Lake States Examples:

Sheil, R. G., D. J. Knapp and T. A. Berry. 2004. Room Taxes and Tourism Development. Madison, WI: Wisconsin Taxpayers Alliance.

This report by the Wisconsin Taxpayers Alliance documents the results of survey of room taxes charged by cities, villages and towns throughout Wisconsin. Room taxes have been rising slowly towards the legal ceiling of 8.0%. Room taxes are used to finance tourism promotion, business and economic development, general revenues, infrastructure and increasingly large scale convention centre projects. The study also presents data and trends of the economic impact of tourism in 26 major markets and northern counties. The study does not analysis the affect of room taxes on Wisconsin tourism demand.

Deller, S. C., D. W. Marcouiller and G. P. Green. 1997. "Recreational Housing and Local Government Finance." Annals of Tourism Research 24(3):687-705.

The study uses "holistic" model of fiscal impact to determine the economic impact of recreation housing on local governments fiscal balance in Wisconsin counties. The "holistic" model uses a traditional fiscal modeling approach that is rooted in the public finance literature and estimates a set of reduced form equations detailing local government revenues and expenditures. In general it was found that recreational housing development just pays for itself in terms of the ability of local governments to generate revenues - such as property taxes, fines and penalties, charges and fees and state aids - when compared to the demand places on services, as measured by expenditures - such as general government expenditures, police and fire protection, road maintenance, waste disposal, health and human services, cultural and education services, parks and recreation, and conservation and development.

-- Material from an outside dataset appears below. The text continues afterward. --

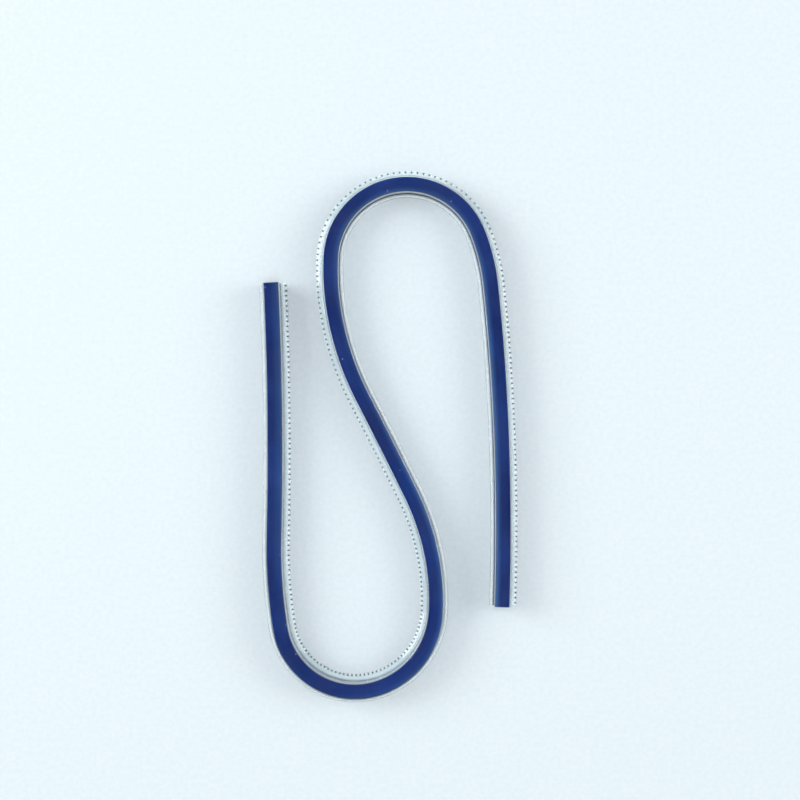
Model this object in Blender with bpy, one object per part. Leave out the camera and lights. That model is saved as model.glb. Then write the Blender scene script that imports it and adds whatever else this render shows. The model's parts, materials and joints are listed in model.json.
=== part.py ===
"""Flexible curve ruler: a lead-cored drawing curve with a pencil edge and an inking edge.

The ruler lies on its base, +Z up, in the double hairpin in which it is packed. Lengths are in
metres. A station is a distance along the core's centreline from end A. A section is drawn
in (u, z): u is the distance to the left of the centreline, seen from above and walking from
end A to end B, and z is the height above the paper. The pencil edge is at the left, the
inking edge at the right.

The real ruler bends anywhere. Here it is a chain of links, each with its own length of the
sleeve, the jacket, the lead core and the spring strip. Neighbouring links meet in a knuckle:
a round end in a hollow one, both about a vertical axis on the centreline.
"""

import bisect
import math
from functools import partial

import bmesh
import bpy
from mathutils import Vector

# The ruler as a whole
RULER_LENGTH = 0.400
START_HEADING_DEG = -87.3

# The bent shape: stretches as (share of the ruler's length, turn to the left in degrees)
BEND_SHARES = (
    (0.165, -4.0),
    (0.060, 10.5),
    (0.080, 93.5),
    (0.070, 74.5),
    (0.035, 13.0),
    (0.045, 16.0),
    (0.070, 1.0),
    (0.065, -19.5),
    (0.030, -10.5),
    (0.135, -155.5),
    (0.035, -15.5),
    (0.070, -3.0),
    (0.140, -5.0),
)

# The links: shares of the ruler's length, short where it is bent and long where it is straight
LINK_SHARES = (0.09, 0.09, 0.05, 0.05, 0.05, 0.05, 0.06, 0.10, 0.07, 0.05, 0.05, 0.05, 0.12, 0.12)
ROOT_LINK = 8

# The core: a lead bar with a spring-steel strip on edge beside it
LEAD_WIDTH = 0.0017
LEAD_HEIGHT = 0.0062
STRIP_THICKNESS = 0.00025
STRIP_INSET = 0.0001
LAMINATE_GAP = 0.00015

# The blue jacket round the core
JACKET_WALL = 0.00045
JACKET_CHAMFER = 0.0003
JACKET_GAP = 0.00015

# The clear sleeve round the jacket
SLEEVE_WALL = 0.0004
SLEEVE_WEB = 0.0006
SLEEVE_SHOULDER = 0.0004
PENCIL_LEDGE = 0.0006
PENCIL_BEVEL = 0.00115
PENCIL_ROOT = 0.0012
PENCIL_TIP = 0.0006
INKING_REACH = 0.00105
INKING_LIFT = 0.0020
INKING_THICKNESS = 0.0010

# The plugs that close the jacket at both ends
PLUG_LENGTH = 0.0030
PLUG_GAP = 0.00015

# The knuckles between the links
KNUCKLE_MARGIN = 0.00075
KNUCKLE_GAP = 0.0003

# How finely the faces follow the curves
MOST_TURN_PER_STEP_DEG = 7.5
LONGEST_STEP = 0.012
WIDEST_CELL = 0.0013
BISECTIONS = 40
SHARP_ANGLE_DEG = 30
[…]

Marcouiller, D. W. and J. Alpi. 1995. Using County Sales Tax to Identify Tourism Trends: Selected Wisconsin Counties. Madison, WI: Tourism Research and Resources Center, University of Wisconsin-Extension.

The authors of this document outline trends in tourism-sensitive business sectors at the county level using sales tax information provided by the State of Wisconsin. This is done only for the 43 Wisconsin counties in which the tax was in effect during 1993. A ranked list of counties based upon net sales tax per capita illustrates that Door County and Oneida County had the highest net sales tax per capita at $66.78 and $64.43 respectively. Between 1991 and 1993, 15 new counties have added a county sales tax. Included in this recent set of additions, Dane County had a $59.71 net sales tax per capita during 1993, placing it third in the state using this measure. Generally higher net sales tax per capita are found among counties where tourism is relatively more important. Local economies benefit from the influx of money from nonresidents into these tourism-sensitive areas.

Somersan, A. 1979. Visitor Economic Impacts In Brown County. Madison, WI: Recreation Resources Center, University of Wisconsin-Extension.

This report looked at the economic impact of visitors and convention delegates on Brown County. Direct and indirect expenditures were calculated along with the creation of new employment due to visitor impacts. In addition, public costs and benefits were estimated. The total expenditure impact was calculated at close to $93 million and total employment impact was estimated at about 4,500 new full and part-time jobs. The public sector saw a net fiscal benefit of about $140,000.

Other Examples:

Fleischer, A. and D. Felsenstein. 2000. "Support for Rural Tourism: Does it Make a Difference?" Annals of Tourism Research 27(4):1007-1024.

This study uses cost-benefit analysis to analyze the financial support by public agencies of small-scale tourism businesses in rural areas of Israel. When compared to other small-business types, support for tourism businesses is more cost effective. While both tourism and other establishments yield favorable cost-benefit rations and net present values per job, those of the former are consistently higher. This position is further strengthened on welfare grounds, as income distribution impacts of the support program being analyses revealed a more pronounced effect among the tourism firms.

Dueck, C. B. and L. Zhao. 1998. Government Revenue Attributable to Tourism, 1998. Ottawa, ON: Canadian Tourism Commission, Statistics Canada. Web link

This paper uses the Canadian Provincial and Territorial Satellite Account, input-output tables and tax remittance files to provide a estimate of government revenue generated by the tourism industry in 1998. The study concludes that for every dollar of tourism spending ($45.9 billion in 1998) governments in Canada raised 30.1 cents. The revenue was divided 14.8 cents to the federal government, 13.6 cents to the provincial governments and 1.8 cents to municipal governments. Sales tax were the largest generator of revenue with income tax on employment incomes and business profits the second most important source.